## The request
Extract each line of the data below exactly as written.

⁂

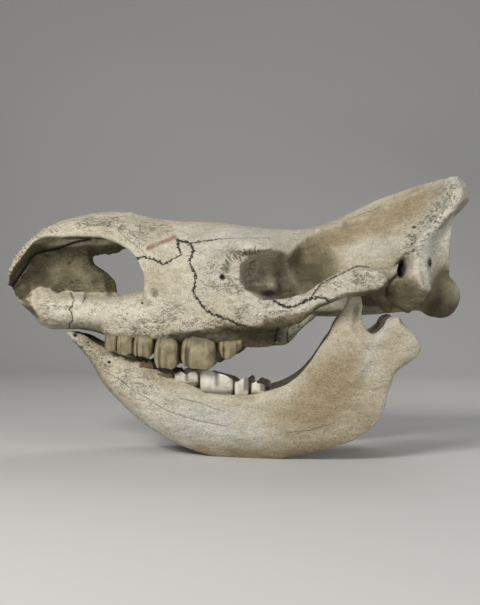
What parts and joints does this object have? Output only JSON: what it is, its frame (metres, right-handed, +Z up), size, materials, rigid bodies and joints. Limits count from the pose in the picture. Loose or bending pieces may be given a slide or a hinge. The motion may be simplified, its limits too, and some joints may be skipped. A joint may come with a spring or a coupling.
{
  "type": "fossil woolly rhinoceros skull",
  "caption": "Long-snouted fossil rhinoceros skull with bony nasal septum, raised nuchal crest, cheek teeth and lower jaw, resting on the curve of the jaw.",
  "frame": {"origin": "bottom centre of the bounding box, on the surface that the lower jaw rests on", "axes": "+X from the snout to the back of the skull, +Y to the animal's right, +Z up"},
  "size_m": [0.7838, 0.3313, 0.4566],
  "materials": {
    "cranium_bone": "matte",
    "jaw_bone": "matte",
    "upper_enamel": "satin",
    "lower_enamel": "satin",
    "worn_dentine": "matte"
  },
  "bodies": {
    "root": {"cranium": "cranium_bone", "mandible": "jaw_bone", "upper_P2_left": "upper_enamel", "upper_P2_right": "upper_enamel", "upper_P3_left": "upper_enamel", "upper_P3_right": "upper_enamel", "upper_P4_left": "upper_enamel", "upper_P4_right": "upper_enamel", "upper_M1_left": "upper_enamel", "upper_M1_right": "upper_enamel", "upper_M2_left": "upper_enamel", "upper_M2_right": "upper_enamel", "upper_M3_left": "upper_enamel", "upper_M3_right": "upper_enamel", "lower_p2_left": "worn_dentine", "lower_p2_right": "worn_dentine", "lower_p3_left": "worn_dentine", "lower_p3_right": "worn_dentine", "lower_p4_left": "lower_enamel", "lower_p4_right": "lower_enamel", "lower_m1_left": "lower_enamel", "lower_m1_right": "lower_enamel", "lower_m2_left": "lower_enamel", "lower_m2_right": "lower_enamel", "lower_m3_left": "lower_enamel", "lower_m3_right": "lower_enamel"}
  },
  "joints": []
}
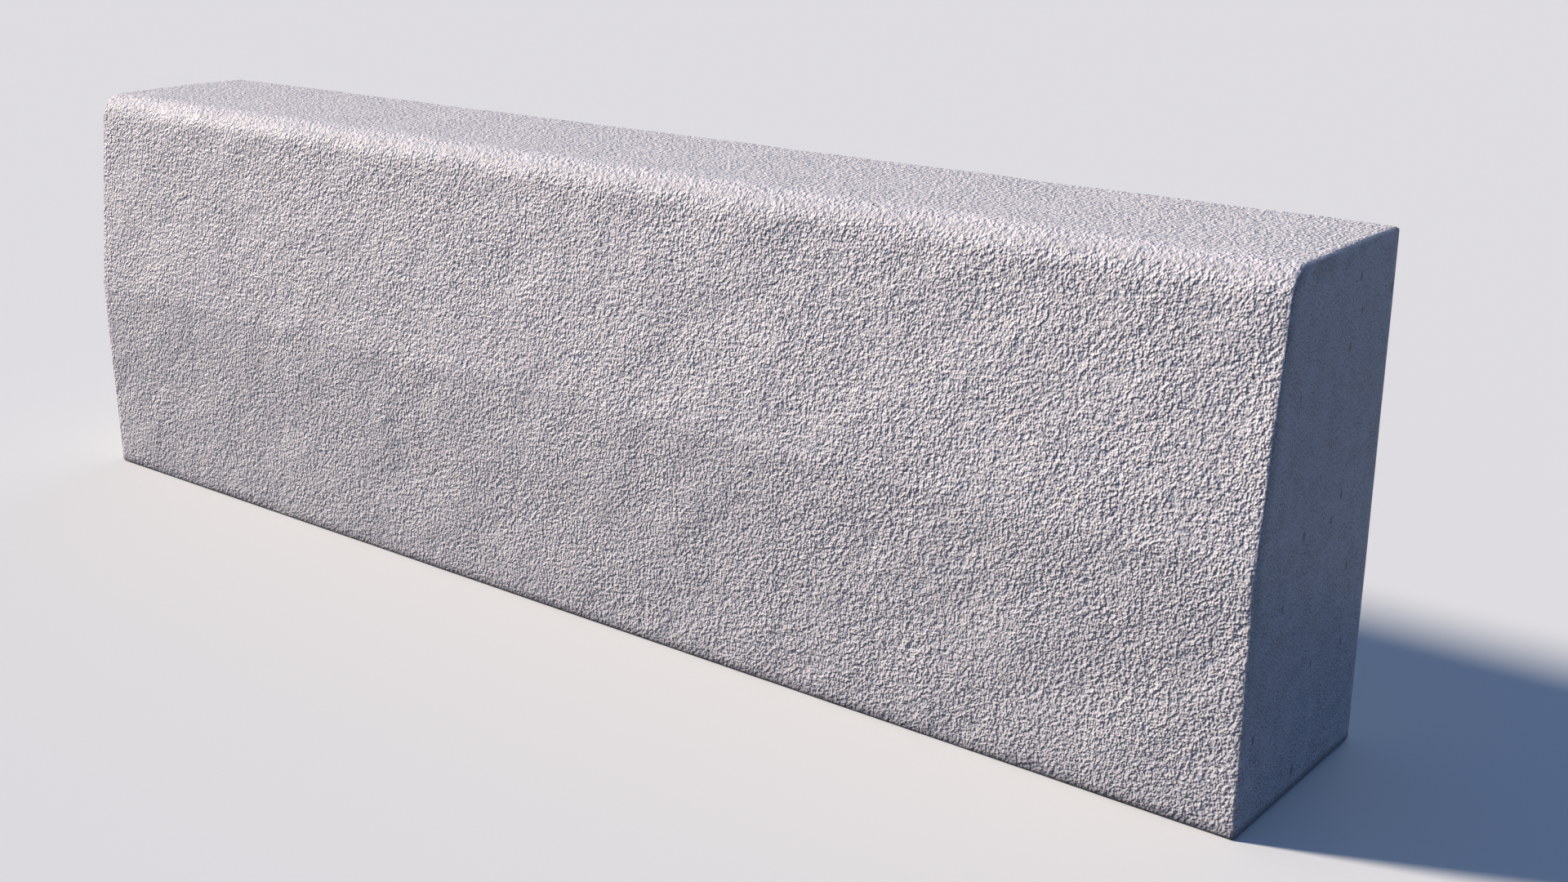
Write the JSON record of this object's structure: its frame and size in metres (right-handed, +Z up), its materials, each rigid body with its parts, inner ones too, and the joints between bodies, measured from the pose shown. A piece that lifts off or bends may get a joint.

⁂

## Solved exercise
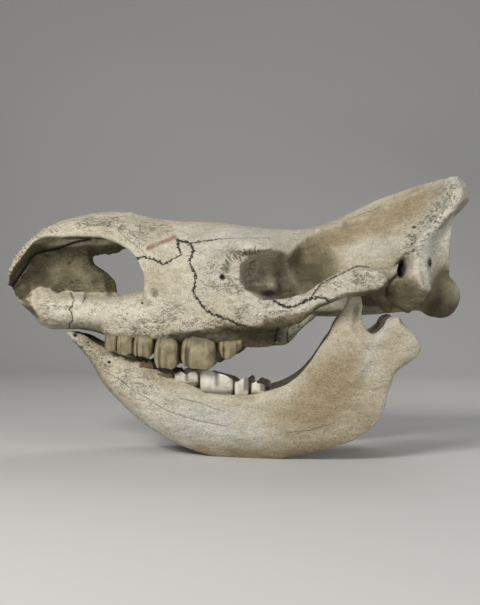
What parts and joints does this object have? Output only JSON: what it is, its frame (metres, right-handed, +Z up), size, materials, rigid bodies and joints. Limits count from the pose in the picture. Loose or bending pieces may be given a slide or a hinge. The motion may be simplified, its limits too, and some joints may be skipped. A joint may come with a spring or a coupling.
{
  "type": "fossil woolly rhinoceros skull",
  "caption": "Long-snouted fossil rhinoceros skull with bony nasal septum, raised nuchal crest, cheek teeth and lower jaw, resting on the curve of the jaw.",
  "frame": {"origin": "bottom centre of the bounding box, on the surface that the lower jaw rests on", "axes": "+X from the snout to the back of the skull, +Y to the animal's right, +Z up"},
  "size_m": [0.7838, 0.3313, 0.4566],
  "materials": {
    "cranium_bone": "matte",
    "jaw_bone": "matte",
    "upper_enamel": "satin",
    "lower_enamel": "satin",
    "worn_dentine": "matte"
  },
  "bodies": {
    "root": {"cranium": "cranium_bone", "mandible": "jaw_bone", "upper_P2_left": "upper_enamel", "upper_P2_right": "upper_enamel", "upper_P3_left": "upper_enamel", "upper_P3_right": "upper_enamel", "upper_P4_left": "upper_enamel", "upper_P4_right": "upper_enamel", "upper_M1_left": "upper_enamel", "upper_M1_right": "upper_enamel", "upper_M2_left": "upper_enamel", "upper_M2_right": "upper_enamel", "upper_M3_left": "upper_enamel", "upper_M3_right": "upper_enamel", "lower_p2_left": "worn_dentine", "lower_p2_right": "worn_dentine", "lower_p3_left": "worn_dentine", "lower_p3_right": "worn_dentine", "lower_p4_left": "lower_enamel", "lower_p4_right": "lower_enamel", "lower_m1_left": "lower_enamel", "lower_m1_right": "lower_enamel", "lower_m2_left": "lower_enamel", "lower_m2_right": "lower_enamel", "lower_m3_left": "lower_enamel", "lower_m3_right": "lower_enamel"}
  },
  "joints": []
}
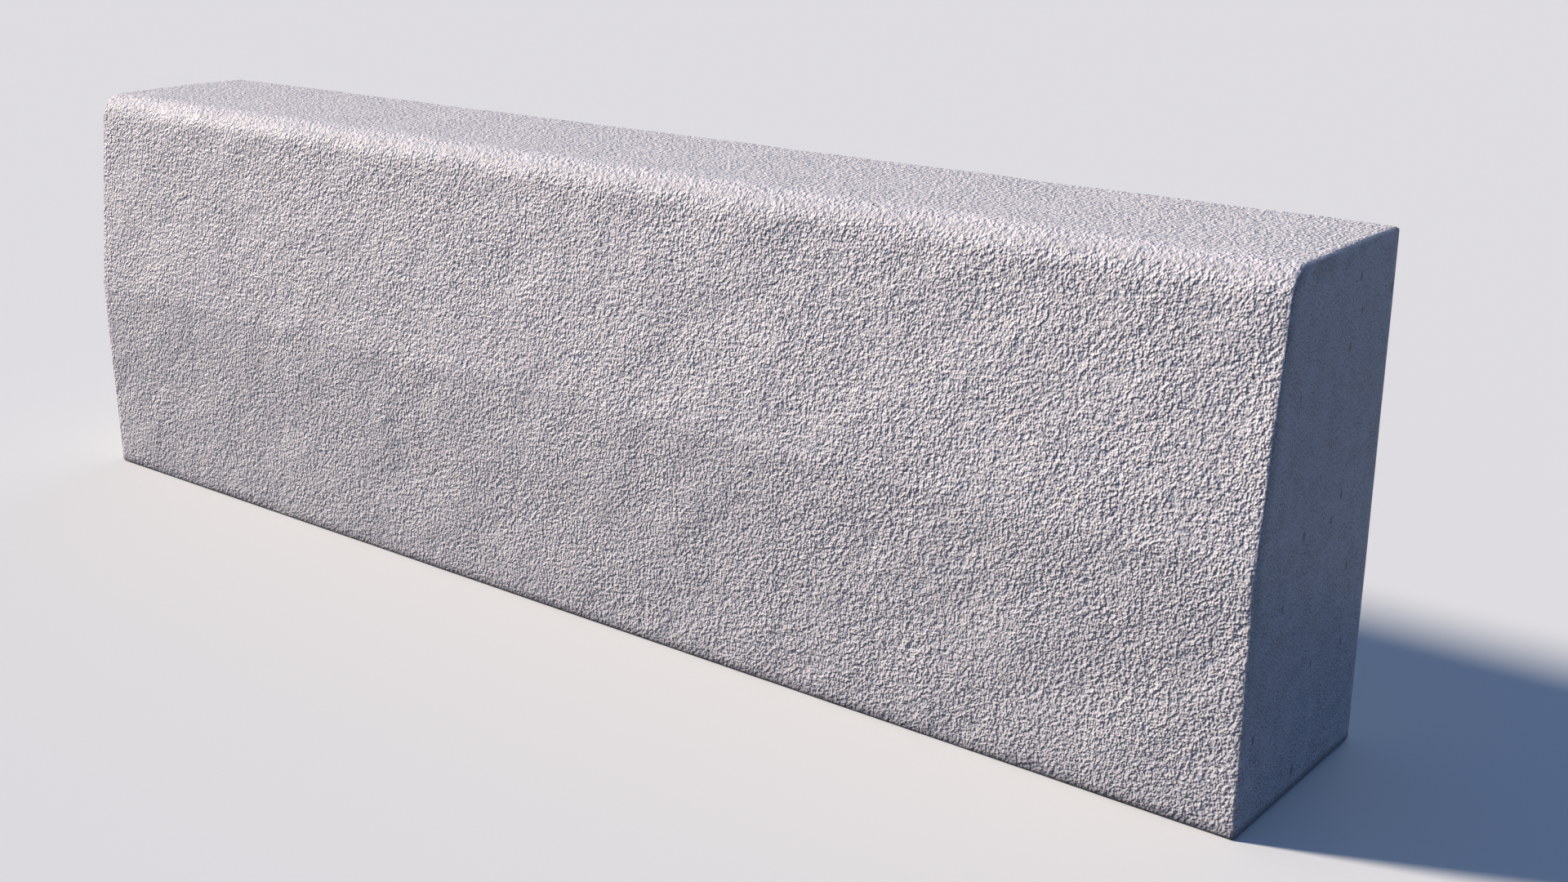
Write the JSON record of this object's structure: its frame and size in metres (right-handed, +Z up), its materials, each rigid body with its parts, inner ones too, and the joints between bodies, measured from the pose shown. A piece that lifts off or bends may get a joint.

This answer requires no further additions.